Die übergeordnete Internet Corporation for Assigned Names and Numbers (ICANN) muss den Vorschlag der IANA noch abnicken. Dann können Admins, die für ihre interne Domain "internal" konfigurieren, sicher sein, dass dieser Name niemals den Status einer Top-Level-Domain (TLD) bekommt. Der Name wird schlicht nie in die Root-Zone des globalen Domain Name System eingetragen. Das sollte Namenskollisionen mit teils kniffligen Fehlerbildern ausschließen. Technisch gibt es keine Möglichkeit, den Gebrauch beliebiger Namen für interne Domains auszuschließen, sodass nur übrig blieb, einen festen Namen für den internen Gebrauch zu reservieren.

Das Problem erscheint zunächst kleiner als es ist. Viele Firmen-Admins und auch manche Heim-Admins brauchen einen internen Domainnamen, unter dem sie ihre Geräte und Dienste ausschließlich intern über einen eigenen DNS-Server ansprechen; beispielsweise für Dateiserver, die private oder geschäftlich relevante Daten enthalten. Lange Zeit gab es für die Namenswahl der internen Domain keine Richtlinien, sodass sich jeder Admin nach Gutdünken etwas ausgedacht hat, beispielsweise "local". Aber wie immer, wenn eine Spezifikation einen Teilbereich offen lässt, beschwört das früher oder später Probleme herauf.

Beispielsweise wählte der Routerhersteller AVM für die interne Domain den Namen "fritz.box" - hübsch naheliegend, wenn der Router Fritzbox heißt.

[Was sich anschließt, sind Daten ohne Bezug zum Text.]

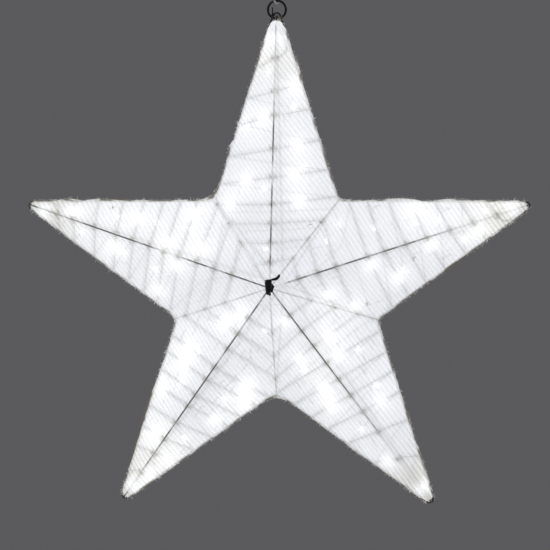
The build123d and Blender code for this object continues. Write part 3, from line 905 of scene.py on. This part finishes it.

So kann man das Webinterface der Fritzbox über den leicht zu merkenden Hostnamen fritz.box öffnen. Doch das funktionierte nur einige Jahre lang reibungslos, bis die ICANN auf die Idee kam, "box" als Top-Level-Domain zu registrieren. Prompt krachte es bei der Namensauflösung: Manche Nutzer konnten Drucker oder Dateifreigaben zunächst nicht mehr über den Hostnamen erreichen.

Und vor Kurzem haben Unbekannte sogar die Domain "fritz.box" im Internet registriert, was beispielsweise Phishing-Angriffe per Mail ermöglicht, die prima durch den technisch völlig einwandfreien Domainnamen flankiert wären. Immerhin landen Fritzbox-Nutzer im internen Netz immer auf dem Router und nie auf der externen Website fritz.box, weil der Router diese Domain immer zu sich selbst auflöst. Das gilt jedenfalls für das gängige Szenario, in dem die Fritzbox im Heimnetzen als Resolver konfiguriert ist.

Anderes Beispiel für unglückliche Namenswahl: Vor allem im englischsprachigen Raum erlangte der Name "local" einige Beliebtheit als interner Domainname. Den sollte man aber unbedingt vermeiden, weil er für das Protokoll mDNS reserviert ist. Das verwenden inzwischen nicht nur iOS, macOS (Bonjour), Android und Linux (Avahi), sondern seit einer Weile auch Windows 11 zur lokalen, serverlosen Namensauflösung. Auch an naheliegenden Bezeichnern wie "intern", "lokal", "privat" oder "lan" kann man sich die Finger verbrennen, denn im Prinzip kann jeder Name irgendwann als Top-Level-Domain definiert werden (okay, mal abgesehen von schwächeren Kandidaten wie kuechensieb, katzenkratzbaum oder knuezzlpruetz ;-). Wenn das passiert, dann muss eine Firma ihre gesamte DNS-Infrastruktur umkrempeln, oft auch das Active Directory. Das ist sehr kostspielig.

Bei der ICANN lag das Problem seit 2020 auf dem Tisch; sie hat die Tauglichkeit von 35 Kandidaten geprüft. Der Name sollte nicht als TLD vergeben, leicht zu merken, kurz, eindeutig und selbsterklärend sein. Am Ende einer jahrelangen Diskussion blieben die Kandidaten "private" und "internal" übrig. "private" fiel schließlich durch, weil man es im Zusammenhang mit Privatsphärenschutz missverstehen kann. Auf die nicht minder profane Wahl "internal" hätte man freilich auch in weniger Monaten kommen können.

Administratoren bleibt es aber weiterhin überlassen, interne Domainnamen nach Gutdünken zu wählen. Die ICANN warnt aber ausdrücklich vor unabsehbaren und kostspieligen Folgen. Man kann nun gespannt sein, ob und wann Hersteller von Routerbetriebssystemen "internal" aufgreifen und sich von liebgewonnenen Provisorien wie "lan" (OpenWrt), "fritz.box" (AVM) oder "dlink" (D-Link) trennen. Firmen, Institutionen und auch Privatpersonen, die eigene Domains im Internet registriert haben, sind hingegen nicht auf "internal" angewiesen. Viele Admins nehmen einfach eine Subdomain ihrer öffentlich registrierten Domain, also etwa "lokal.firma.de", klammern diese aber aus dem öffentlichen DNS aus.